Então, refazer de modo “realista” seu catálogo de animações tornou-se uma obsessão para a casa do Mickey Mouse – e, considerando a dinheirama que entra, quem há de culpá-los? Muito mais fácil e barato dar pequenos retoques em histórias consagradas que já estão no arquivo, do que gastar com roteiristas para criar novos personagens e histórias, sem qualquer garantia de sucesso.

A segunda razão é que o público de hoje é bem mais infantilizado do que o de 1994 – e isto não é necessariamente uma crítica, apenas uma constatação. Os frequentadores de cinema visados pelos estúdios, hoje em dia, são as crianças, os adolescentes e os marmanjos que se recusam a crescer, cada um deles por seus próprios motivos.

As crianças de hoje querem/precisam conhecer as histórias clássicas da Disney, mas numa linguagem e formato que dialogue mais com sua geração, desacostumada de ir ao cinema para ver animações pintadas, como O Rei Leão de 1994. Os adolescentes e adultos reticentes são o alvo dos filmes de super-heróis, maníacos por comparações e estatísticas entre obras originais e remakes (sim, eu e você), e indivíduos extremamente ligados em conceitos como “trilogia”, “saga” e outros termos que implicam em histórias que, via de regra, não têm um fim de verdade. Daí a fidelidade canina de assistir a 23 filmes dos Marvel Studios que compõem, basicamente, uma única história.

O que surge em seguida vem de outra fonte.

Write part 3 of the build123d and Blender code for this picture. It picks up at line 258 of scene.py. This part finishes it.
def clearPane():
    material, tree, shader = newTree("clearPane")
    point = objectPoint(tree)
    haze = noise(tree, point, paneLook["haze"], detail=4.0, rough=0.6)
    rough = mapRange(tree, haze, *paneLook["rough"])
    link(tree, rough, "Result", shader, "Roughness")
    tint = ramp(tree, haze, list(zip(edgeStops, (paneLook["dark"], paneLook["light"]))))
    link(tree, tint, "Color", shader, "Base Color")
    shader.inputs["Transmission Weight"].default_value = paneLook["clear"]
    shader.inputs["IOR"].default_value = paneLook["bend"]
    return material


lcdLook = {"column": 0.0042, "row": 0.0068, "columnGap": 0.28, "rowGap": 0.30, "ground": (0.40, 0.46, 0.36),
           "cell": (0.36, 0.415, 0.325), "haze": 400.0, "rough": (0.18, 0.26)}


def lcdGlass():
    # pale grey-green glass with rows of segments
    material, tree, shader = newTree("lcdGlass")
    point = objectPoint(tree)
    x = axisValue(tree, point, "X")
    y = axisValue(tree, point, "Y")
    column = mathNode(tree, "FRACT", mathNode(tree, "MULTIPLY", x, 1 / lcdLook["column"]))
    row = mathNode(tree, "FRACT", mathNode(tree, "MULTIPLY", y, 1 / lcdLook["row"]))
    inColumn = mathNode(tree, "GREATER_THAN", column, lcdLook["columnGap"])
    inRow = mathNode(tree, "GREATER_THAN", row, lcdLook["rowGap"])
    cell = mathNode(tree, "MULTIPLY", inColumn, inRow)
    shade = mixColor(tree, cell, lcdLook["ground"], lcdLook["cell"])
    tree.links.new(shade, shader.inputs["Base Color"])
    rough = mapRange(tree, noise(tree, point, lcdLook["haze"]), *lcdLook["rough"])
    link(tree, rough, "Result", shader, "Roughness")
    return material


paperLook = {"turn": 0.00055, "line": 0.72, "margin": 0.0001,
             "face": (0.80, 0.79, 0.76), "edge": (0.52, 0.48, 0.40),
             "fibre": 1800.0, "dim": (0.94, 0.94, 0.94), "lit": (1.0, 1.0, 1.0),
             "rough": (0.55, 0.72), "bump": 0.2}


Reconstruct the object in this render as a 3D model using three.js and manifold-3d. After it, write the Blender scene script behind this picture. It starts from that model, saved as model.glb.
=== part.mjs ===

Awimawe, awimawe, awimawe…

Mas, estou divagando, me desculpem. O assunto aqui é O Rei Leão, dublado em 3D – tudo bem, eu sobrevivi.

Já que não há muito o que dizer sobre a história, que já era cativante, engraçada e emocionante há 25 anos, resta-me fazer uma análise dos aspectos técnicos do filme. Como já disse antes, o CGI está impecável, criando bichos absolutamente verossímeis – talvez até demais: uma crítica recorrente é a de que o realismo empregado tirou as expressões cômicas e dramáticas da jogada. Não foi algo que me incomodou – afinal, quando Timão e Pumba estão em cena, é impossível fazer qualquer outra coisa além de dar risada!

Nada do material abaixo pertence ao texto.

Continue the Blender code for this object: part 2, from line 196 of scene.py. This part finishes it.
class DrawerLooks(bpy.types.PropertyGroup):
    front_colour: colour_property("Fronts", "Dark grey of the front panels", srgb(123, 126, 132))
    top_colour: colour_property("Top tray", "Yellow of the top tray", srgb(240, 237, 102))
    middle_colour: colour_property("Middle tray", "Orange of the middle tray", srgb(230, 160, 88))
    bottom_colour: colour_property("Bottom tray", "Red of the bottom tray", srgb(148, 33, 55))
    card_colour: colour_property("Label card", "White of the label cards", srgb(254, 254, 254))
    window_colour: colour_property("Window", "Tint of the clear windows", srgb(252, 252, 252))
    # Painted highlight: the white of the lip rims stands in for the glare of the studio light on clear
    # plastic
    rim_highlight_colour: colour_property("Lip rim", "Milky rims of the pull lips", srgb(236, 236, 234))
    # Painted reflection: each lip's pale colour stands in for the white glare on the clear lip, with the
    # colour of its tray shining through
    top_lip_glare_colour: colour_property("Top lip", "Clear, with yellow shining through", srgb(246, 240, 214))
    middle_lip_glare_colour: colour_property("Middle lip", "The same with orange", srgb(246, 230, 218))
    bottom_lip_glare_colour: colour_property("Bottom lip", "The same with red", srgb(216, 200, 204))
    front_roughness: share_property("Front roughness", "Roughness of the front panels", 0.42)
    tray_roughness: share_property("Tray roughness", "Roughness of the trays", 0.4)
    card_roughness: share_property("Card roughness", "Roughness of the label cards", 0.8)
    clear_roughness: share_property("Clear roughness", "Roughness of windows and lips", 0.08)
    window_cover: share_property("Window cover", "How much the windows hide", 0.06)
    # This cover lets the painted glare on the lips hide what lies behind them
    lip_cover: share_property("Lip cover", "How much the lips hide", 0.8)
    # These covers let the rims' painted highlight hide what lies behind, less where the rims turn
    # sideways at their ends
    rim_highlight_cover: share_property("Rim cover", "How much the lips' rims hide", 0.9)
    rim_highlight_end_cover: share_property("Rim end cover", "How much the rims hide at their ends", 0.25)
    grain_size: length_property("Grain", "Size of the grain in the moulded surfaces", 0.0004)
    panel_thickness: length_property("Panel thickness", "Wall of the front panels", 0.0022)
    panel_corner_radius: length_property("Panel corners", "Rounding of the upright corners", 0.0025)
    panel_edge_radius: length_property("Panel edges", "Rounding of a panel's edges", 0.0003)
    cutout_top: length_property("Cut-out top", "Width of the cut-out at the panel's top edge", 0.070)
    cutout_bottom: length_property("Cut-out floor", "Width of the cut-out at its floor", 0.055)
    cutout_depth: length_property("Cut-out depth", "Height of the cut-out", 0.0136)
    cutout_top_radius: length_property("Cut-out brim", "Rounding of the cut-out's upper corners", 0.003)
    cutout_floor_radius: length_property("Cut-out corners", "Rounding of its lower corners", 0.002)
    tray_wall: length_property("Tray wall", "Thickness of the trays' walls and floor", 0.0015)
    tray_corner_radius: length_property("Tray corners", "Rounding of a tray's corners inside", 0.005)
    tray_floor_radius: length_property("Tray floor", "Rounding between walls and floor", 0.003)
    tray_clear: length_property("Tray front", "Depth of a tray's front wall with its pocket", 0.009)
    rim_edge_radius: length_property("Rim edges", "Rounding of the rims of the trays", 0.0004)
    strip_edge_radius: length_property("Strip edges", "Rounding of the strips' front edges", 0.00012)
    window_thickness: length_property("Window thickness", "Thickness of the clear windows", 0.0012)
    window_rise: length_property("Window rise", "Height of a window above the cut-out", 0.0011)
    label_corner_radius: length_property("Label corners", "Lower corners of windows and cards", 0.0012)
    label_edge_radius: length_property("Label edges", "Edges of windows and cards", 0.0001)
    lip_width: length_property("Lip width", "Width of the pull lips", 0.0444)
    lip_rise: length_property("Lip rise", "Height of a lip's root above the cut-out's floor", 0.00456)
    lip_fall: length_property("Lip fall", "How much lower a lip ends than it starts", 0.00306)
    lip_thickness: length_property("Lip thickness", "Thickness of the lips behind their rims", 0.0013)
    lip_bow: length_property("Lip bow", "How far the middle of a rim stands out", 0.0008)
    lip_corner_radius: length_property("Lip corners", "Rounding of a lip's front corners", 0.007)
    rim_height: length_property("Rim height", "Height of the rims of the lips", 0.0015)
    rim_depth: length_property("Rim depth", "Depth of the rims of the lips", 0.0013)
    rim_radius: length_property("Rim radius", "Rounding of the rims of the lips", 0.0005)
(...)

Perder a versão legendada me privou das vozes de gente como Donald Glover e Beyoncé, respectivamente, Simba e Nala. Em seus lugares, tivemos, na versão brasileira, o ator Ícaro Silva e a cantora Iza – ambos inegavelmente talentosos, mas, cujo trabalho aqui não é dos mais felizes. A primeira intervenção de Ícaro, cantando “Hakuna Matata”, chega a ser embaraçosa, pelo timbre estranho e alcance pequeno. Já Iza tem sido criticada pelo “carioquêixxx”, mas, para mim, a falta de emoção em seus diálogos é o verdadeiro problema. Alegre, triste ou furiosa, Nala fala sempre no mesmo tom.

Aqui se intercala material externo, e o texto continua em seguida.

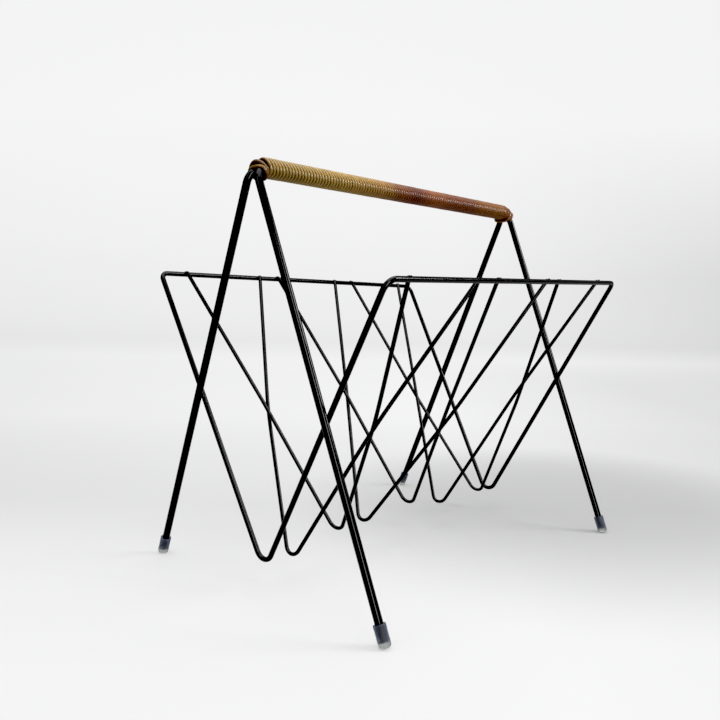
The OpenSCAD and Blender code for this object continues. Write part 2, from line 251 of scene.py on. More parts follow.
speck_mask = put(
    lacquer, "MapRange", {"Value": speck.outputs["Fac"], "From Min": 0.69, "From Max": 0.72}
)
rare = put(lacquer, "MapRange", {"Value": cloud.outputs["Fac"], "From Min": 0.56, "From Max": 0.62})
chip = put(lacquer, "Math", {0: speck_mask.outputs[0], 1: rare.outputs[0]}, operation="MULTIPLY")
chipped = put(
    lacquer, "Math", {0: chip.outputs[0], 1: lac_in.outputs["Chips"]}, operation="MULTIPLY"
)
tint = put(lacquer, "MapRange", {"Value": cloud.outputs["Fac"], "To Min": 0.6, "To Max": 1.5})
shade = put(
    lacquer, "VectorMath", {0: lac_in.outputs["Paint"], "Scale": tint.outputs[0]}, operation="SCALE"
)
rubbed_film, bare_steel = (0.035, 0.034, 0.033, 1), (0.10, 0.095, 0.09, 1)
haze = mix_colours(lacquer, rub.outputs[0], shade.outputs[0], rubbed_film)
worn = mix_colours(lacquer, chipped.outputs[0], haze, lac_in.outputs["Bare"])
lacquer.links.new(worn, lac_out.inputs["Colour"])
gloss = put(lacquer, "MapRange", {"Value": cloud.outputs["Fac"], "From Min": 0.3, "From Max": 0.75,
                                  "To Min": 0.12, "To Max": 0.24})
duller = put(
    lacquer, "Math", {0: rub.outputs[0], 1: 0.22, 2: gloss.outputs[0]}, operation="MULTIPLY_ADD"
)
rough = put(
    lacquer, "Math", {0: chipped.outputs[0], 1: 0.3, 2: duller.outputs[0]}, operation="MULTIPLY_ADD"
)
lacquer.links.new(rough.outputs[0], lac_out.inputs["Roughness"])
pitted = put(
    lacquer,
    "Math",
    {0: chipped.outputs[0], 1: -0.8, 2: peel.outputs["Fac"]},
    operation="MULTIPLY_ADD",
)
lacquer.links.new(pitted.outputs[0], lac_out.inputs["Height"])


def lacquered(name, peel_scale, rub, chips, paint=(0.0055, 0.0055, 0.006, 1), bump=0.05):
    """A black lacquer material with its own amounts of peel, rubbing and chips."""
    made, tree, shader = new_material(name)
    amounts = {
        "Peel scale": peel_scale, "Rub": rub, "Chips": chips, "Paint": paint, "Bare": bare_steel
    }
    film = put(tree, "Group", amounts, node_tree=lacquer).outputs
    surface(tree, shader, film["Colour"], film["Roughness"], film["Height"], bump, 0.0006)
    shader.inputs["IOR"].default_value = 1.5
    shader.inputs["Specular IOR Level"].default_value = 0.26
    return made


rod_lacquer = lacquered("rod_lacquer", 950, 0.5, 0.5)
leg_low = {}
for side, row in ((-1, "front"), (1, "back")):
    tops = [np.array([e * handle_length / 2, side * rod_y, handle_height]) for e in (-1, 1)]
    feet = [np.array([foot_x[e, side], side * foot_width / 2, 0]) for e in (-1, 1)]
    for e, top, foot in zip((-1, 1), tops, feet):
        leg_low[e, side] = (foot, unit(top - foot))
    ends = [
        foot + unit(top - foot) * leg_end_z / unit(top - foot)[2] for top, foot in zip(tops, feet)
    ]
    route = bent_route([ends[0], *tops, ends[1]], [0, elbow_r, elbow_r, 0], ring_gap)
    lean = unit(np.cross(tops[1] - tops[0], ends[0] - tops[0]))
    rings = rounded_ends(rod_rings(route, lean, leg_d, rod_sides), leg_d, cut_edge)
    rod = skin(f"rod_{row}", rings)
    rod.data.materials.append(rod_lacquer)
    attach(rod, "root")
    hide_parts(f"frame_{row}")

# ------------------------------------------------------------------ the basket's rim
# The rim is one 4.4 mm rod bent into a closed loop: a rail along the front, a rail along the
# back, and at each end two arms that run down to a tight bend near the floor.
rim_d, rim_low_shift = 4.4, 1.2
rim_half_length, rim_half_width = 180, 131.65
rim_height = {(-1, 1): 257.8, (-1, -1): 252.3, (1, -1): 259.3, (1, 1): 254.4}
rim_corner = {
    (end, side): np.array([end * rim_half_length, side * rim_half_width, z])
    for (end, side), z in rim_height.items()
}
rim_low = {-1: np.array([-168.8, rim_low_shift, 15.7]), 1: np.array([168.8, rim_low_shift, 12.7])}
rim_bends = [  # corner, and radius of the bend there
    (rim_corner[-1, 1], 6), (rim_low[-1], 9.5), (rim_corner[-1, -1], 9),
    (rim_corner[1, -1], 6), (rim_low[1], 9.5), (rim_corner[1, 1], 8),
]
rim_route = bent_route(*zip(*rim_bends), 8, loop=True)
rim = skin("rim_loop", rod_rings(rim_route, [0, 0, 1], rim_d, 28), loop=True)
rim.data.materials.append(lacquered("rim_lacquer", 1200, 0.9, 0.8))
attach(rim, "root")
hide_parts("basket_rim")

# ------------------------------------------------------------------ the six basket wires
# Each is a 3.4 mm wire bent to a V. Its two tips lie on the rails and stand a little past them.
# Neighbours lean opposite ways and are sprung apart where their arms cross.
wire_d, wire_nub, tip_round = 3.4, 0.5, 0.9
knee_r, low_r = 400, 8.5  # radii of the bow in each arm and of the low bend
arm_top, arm_drop = 256, 236  # height of an arm's top, and how far it falls to its low bend
rail_gap = (rim_d + wire_d) / 2 + 0.05
rail_dir = {s: unit(rim_corner[1, s] - rim_corner[-1, s]) for s in (-1, 1)}
wire_sizes = {  # top, skew, low, height of the low bend, bow of the back arm, bow of the front arm
    1: (-66.1, -1.9, -142.4, 13.4, -5.7, -11.5),
    2: (-153.7, -1.2, -82.1, 23.4, 1.3, 7.9),
    3: (43.6, -3.0, -54.0, 23.8, 3.8, 4.1),
    4: (-40.1, -3.9, 21.3, 26.9, 0.5, 2.0),
    5: (150.9, 1.3, 66.9, 15.8, -3.3, 0.5),
    6: (67.8, 0.0, 147.5, 16.5, 0.5, 0.5),
}
inner_wires, wire_partner = (2, 4, 5), {1: 2, 2: 1, 3: 4, 4: 3, 5: 6, 6: 5}
arm_slope = np.sin(np.arctan(rim_half_width / arm_top))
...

Mas, vá lá, estamos falando de um filme que praticamente não tinha como dar errado, ainda mais tendo sido feito com uma folha de decalque por cima do original. Pensando bem, não é tão ruim que as crianças de hoje estejam sendo apresentadas a estas ótimas histórias. No fim das contas, quando forem adultas – e o cinema talvez esteja passando uma terceira versão de O Rei Leão no 3D imersivo e sem óculos prometido por James Cameron – elas estarão falando sobre estes filmes da mesma forma que nós, “coroas”, falamos das primeiras versões. Seria muito mais legal, entretanto, que eles tivessem seus próprios filmes e heróis, tudo inédito e inovador, para guardar no coração. Quando analisada pelos livros de História, daqui a algumas décadas, esta era de nostalgia desenfreada e gananciosa não será perdoada.